If you maintain the site that shows this message, treat it as a blocking bug, not a minor annoyance. Each crash can break logins, payments, or content viewing. A structured checklist helps you move from vague error string to a concrete patch that survives deployment.

  • Reproduce The Error Locally — Use the same path and browser version as the affected users, and capture which route or action triggers the failure.
  • Check The Console And Network Tabs — Look for the first red error entry after load and any failed script or data requests that appear around the same time.
  • Build A Production Bundle Locally — Many issues, especially hydration and minification problems, appear only in production mode, so mirror that build on your machine.
  • Guard Against Null And Undefined Data — Before reading nested properties, add checks so components can render a fallback view instead of throwing.
  • Audit Third-Party Scripts — Temporarily comment out analytics, chat, or widget tags, then redeploy to see whether the error disappears.
  • Check Feature Flags And Conditional Routes — When toggling features by user role or region, ensure every path has valid data and components loaded.
  • Add Error Boundaries — In component-based libraries, wrap risky areas with error boundaries that log details and show a soft failure view instead of a blank screen.

After applying a fix, retest the original steps in a private window and on a second browser. If the error surfaced for mobile visitors, run the same sequence on actual devices, not just desktop emulators, because touch events and viewport size can change timing and code paths.

Once the site stabilizes, document the root cause and the change you made. Over time, a short internal history of “what broke and why” makes it easier to catch similar patterns when new features go live.

Application Error- A Client-Side Exception Has Occurred On Your Own Site

When application error- a client-side exception has occurred appears on a site you run, you wear two hats at once. You are both the user blocked from reaching a page and the person responsible for the fix. That can feel tense during a launch or a marketing push, yet a calm, repeatable process usually beats a rushed change.

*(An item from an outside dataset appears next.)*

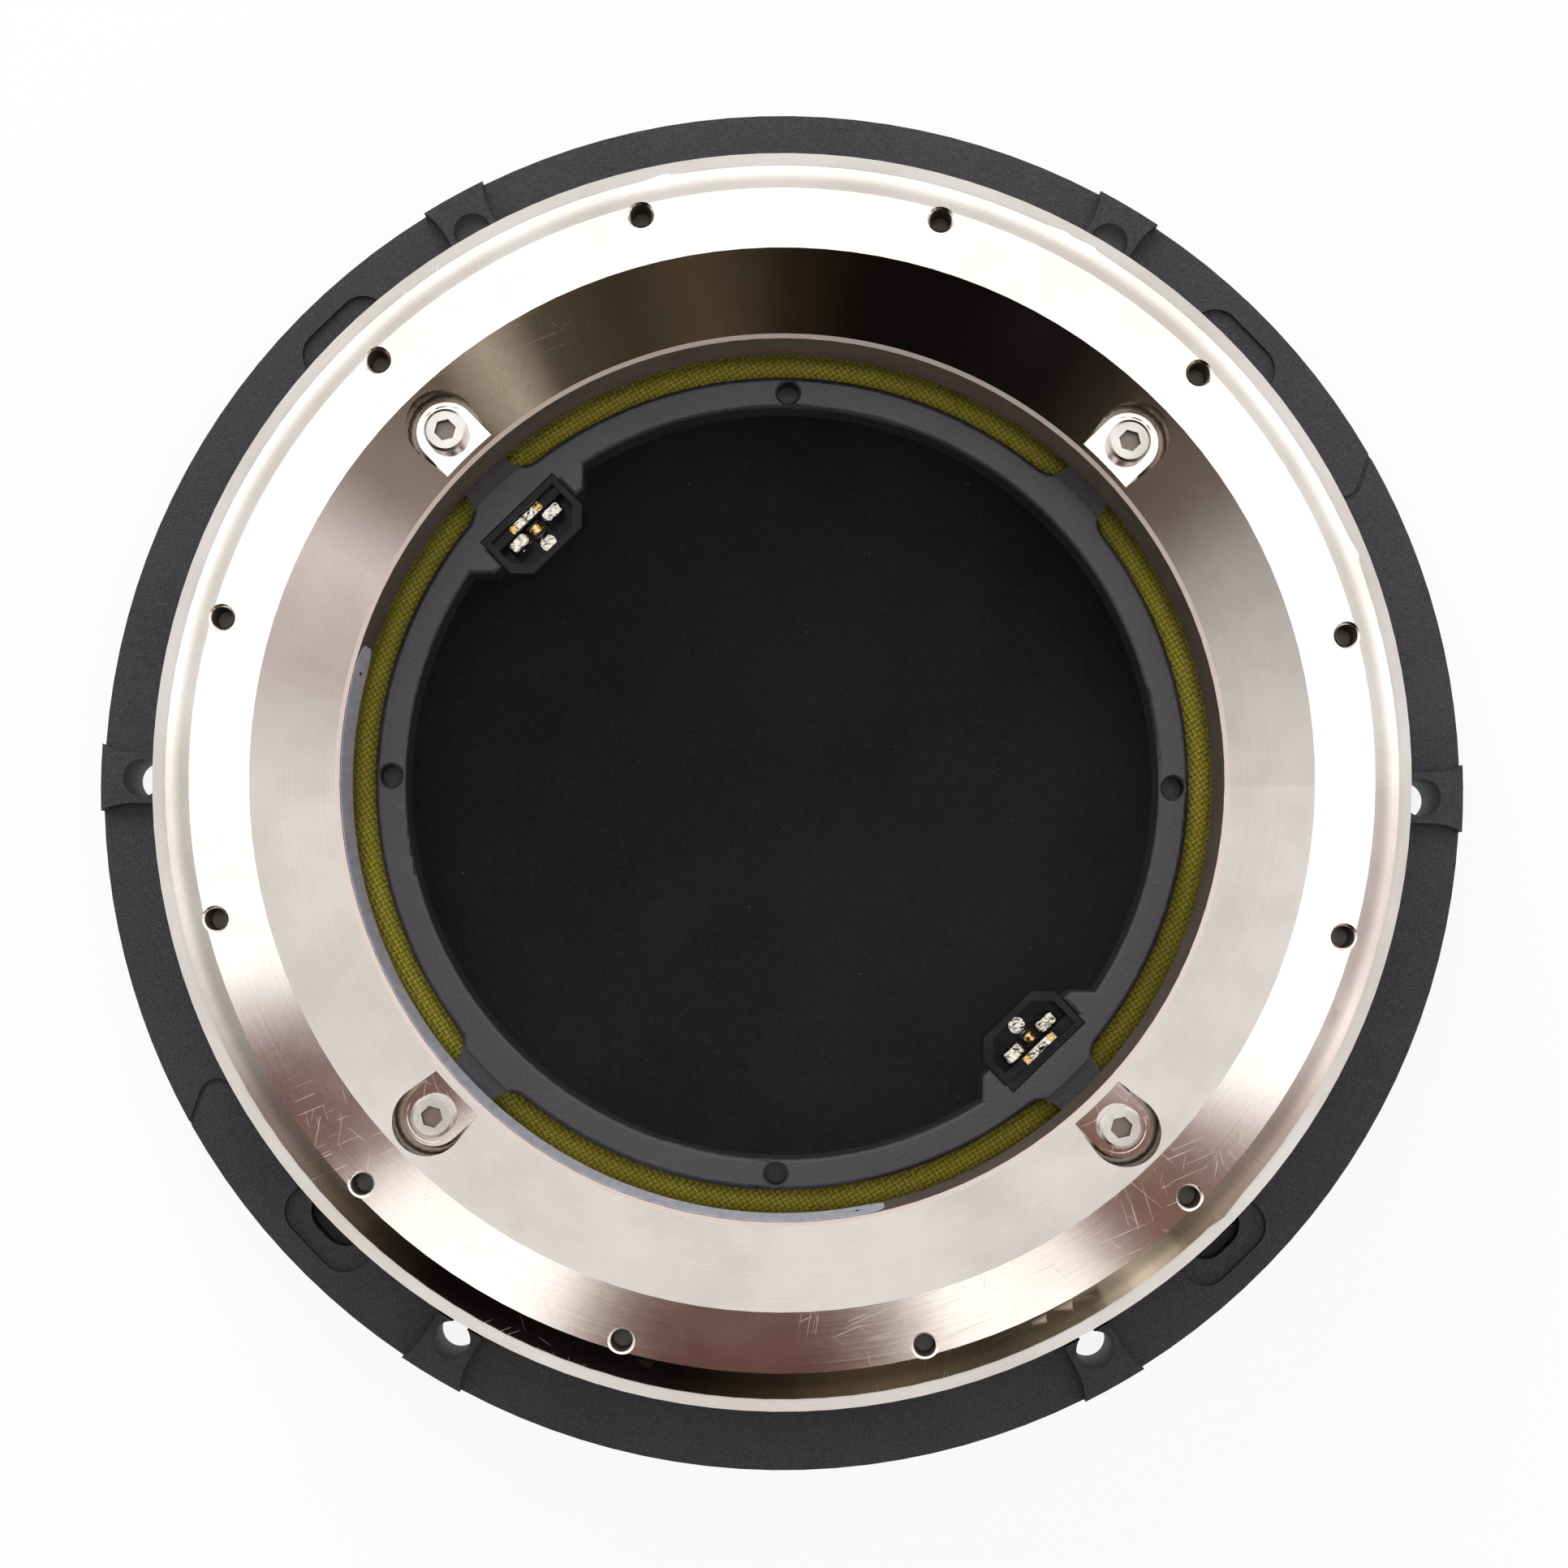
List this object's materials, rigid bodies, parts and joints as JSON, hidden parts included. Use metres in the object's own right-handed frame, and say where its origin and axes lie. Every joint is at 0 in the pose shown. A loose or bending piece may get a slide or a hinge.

Start by checking how wide the impact runs. Confirm whether the error hits only one route, one role, or one browser family. Tools that record session replays and client logs can help, as long as they respect privacy and keep sensitive data out of recordings. Pair those traces with your own console screenshots and server logs for the same window.

Next, decide whether you can roll back to a known stable version. Many teams ship through platforms that keep previous builds a click away. A quick rollback restores the page for visitors while you continue to study the failing release in a staging environment. That staging run is the right place to add temporary logging, adjust hydration flows, and strip or update third-party scripts.

Finally, once you identify the faulty commit or dependency, add tests or guards that would have caught the issue earlier. Even a small set of smoke tests that run against a production-like build can keep this client-side exception from creeping back in a different form.

Preventing Client-Side Exceptions On New Features

Client-side errors will never vanish entirely, yet you can reduce how often users see this message by baking defensive habits into your workflow. The goal is not just to fix a single crash but to shrink the window where bugs reach real visitors.

  • Test With Realistic Data — Seed staging with records that mirror live shapes, including edge cases such as empty lists and long strings.
  • Run Smoke Tests On Production Builds — Before a release, load key routes on the built bundle, watch the console, and click through core actions.
  • Treat Console Errors As Release Blockers — Warnings might pass for a short time, yet uncaught errors during common flows should stop a launch.
  • Monitor Front-End Error Rates — Use client-side logging tools that sample stack traces and group similar exceptions for review.
  • Review Third-Party Updates — When you bump versions of analytics or widget scripts, test on staging with those new files enabled.
  • Document Known Limitations — If a route depends on features that some browsers lack, give users a clear, friendly message instead of a silent crash.

Over time, these habits turn the vague line “a client-side exception has occurred” into a rare event rather than a steady stream of blank pages. Visitors see content instead of cryptic notices, and your team spends less time chasing opaque runtime failures after each deployment.